BlackKKKlasman menceritakan salah satu polisi kulit hitam pertama di Amerika, bernama Ron Stallworth. Film ini menjadi semakin menarik karena investigasi yang dilakukan Ron bersama opsir polisi yang lain pada satu organisasi yang saat itu dicurigai telah menanamkan dan menyuburkan kebencian pada imigran dan bangsa Yahudi karena telah meracuni kehidupan bangsa unggul yaitu Bangsa Aryan (baca: kulit putih Eropa). Bagi yang memeliki keprihatinan akan masa depan bangsa kita dalam persoalan rasisme dan xenophobik, film ini juga direkomendasikan untuk ditonton. Karena di film ini juga memperlihatkan bagaimana instrumen agama dimainkan untuk menumbuhkan kebencian yang beraroma Machiavellian, yang akrab terjadi di Indonesia.

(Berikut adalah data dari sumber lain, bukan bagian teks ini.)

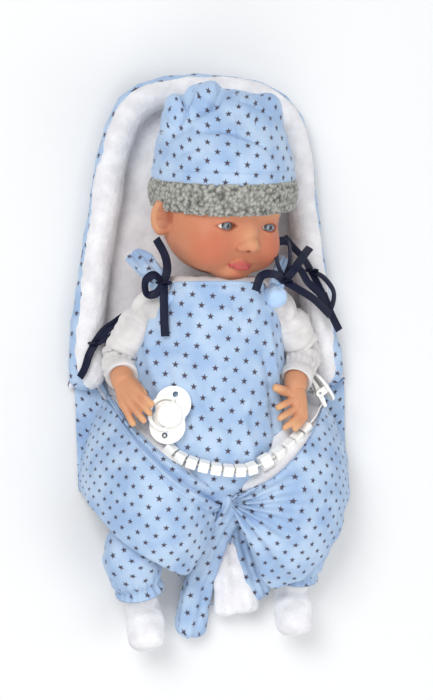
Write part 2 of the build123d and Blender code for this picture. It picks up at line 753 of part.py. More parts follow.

Sedangkan film Green Book menarasikan perjalanan konser pianis terkenal kulit hitam yang harus mendapatkan perlakuan tidak mengenakkan, hingga kekerasan fisik. Kenapa? Sebab ia kulit hitam.
Donald Shierly adalah pianis kulit hitam yang permainan di alat musik piano dianggap bagaikan dewa, dengan pujian setinggi langit tersebut seakan lenyap, karena dia tetap merasakan kerasnya perlakuan kepada kaum “kulit berwarna” dari kelompok kulit putih.
Green Book, yang dijadikan judul film, sebenarnya adalah sebuah buku panduan perjalanan khusus kepada “kulit berwarna” yang diproduksi sebagai katalog hotel, tempat makan dan lain-lain yang masih menerima selain kulit putih untuk beraktivitas di dalamnya.
Arkian, Amerika memiliki sejarah yang sangat menyakitkan bagi kelompok minoritas. Kehidupan mereka dibagi ke dalam ruang-ruang publik yang seharusnya dinikmati bebas oleh semua orang, tapi tidak di Amerika sekitar tahun 1960an. Kalangan “kulit berwarna” harus menjalani berbagai larangan yang membatasi ruang gerak mereka dalam kehidupan sehari, seperti larangan makan di tempat yang tidak menerima kulit berwarna, menggunakan alat transportasi yang sudah diatur tempat duduknya, dan berbagai aturan lainnya.
Dari tiga film di atas kita bisa belajar bahwa kehidupan yang diwarnai dengan kebencian pada mereka yang berbeda bagaikan racun yang akan menghancurkan kedamaian. Jika kita mengenal Supremasi Kulit Putih yang memiliki reputasi desktruktif pada tatanan kedamaian dunia, maka kita sebagai umat Islam di Indonesia sudah seharusnya belajar dari tiga film di atas untuk mewujudkan Indonesia sebagai tempat tinggal yang indah bagi seluruh kalangan, sehingga jangan lagi memberikan tempat pada kebencian yang disandarkan pada perbedaan kulit, ras, agama, dan stigma lainnya.
Pelajaran khusus dari BlackKKKlansmann dan Green Book adalah, kekerasan verbal dan fisik tersebut sangat terstruktur dan membudaya. Imajinasi akan kemurnian dan ketinggian budaya akhirnya menyingkirkan orang yang berbeda atau tidak muat di dalam standar yang dibikin penguasa. Imaji atau citra yang disisipkan melalui peraturan, budaya musik, pakaian, panggilan hingga makanan yang kemudian dikonstruksi di dalam pikiran masyarakat, untuk membangun kebencian.
Di Indonesia, rasisme dibangun atas dasar keterancaman. Misalnya, sikap rasisme kepada kelompok Tionghoa sering disandarkan pada ketidaksukaan kita pada dominasi mereka di bidang ekonomi, atau ketakutan kalangan muslim pada non-muslim karena ancaman misionaris dan lain-lain.
Sekadar catatan bagi pembuat film atau produsen film “Islami” sudah seharusnya mulai menampilkan Islam Rahmatan Lil Alamin dalam arti yang sesungguhnya. Islam yang menjadi pembela kepada ketertidasan kelompok rentan, bukan malah mengglorifikasi kebencian akan Islam (Islamophobia) yang dijadikan alasan kita membenci salah satu etnis atau suku dan rasa keterancaman yang tidak beralasan.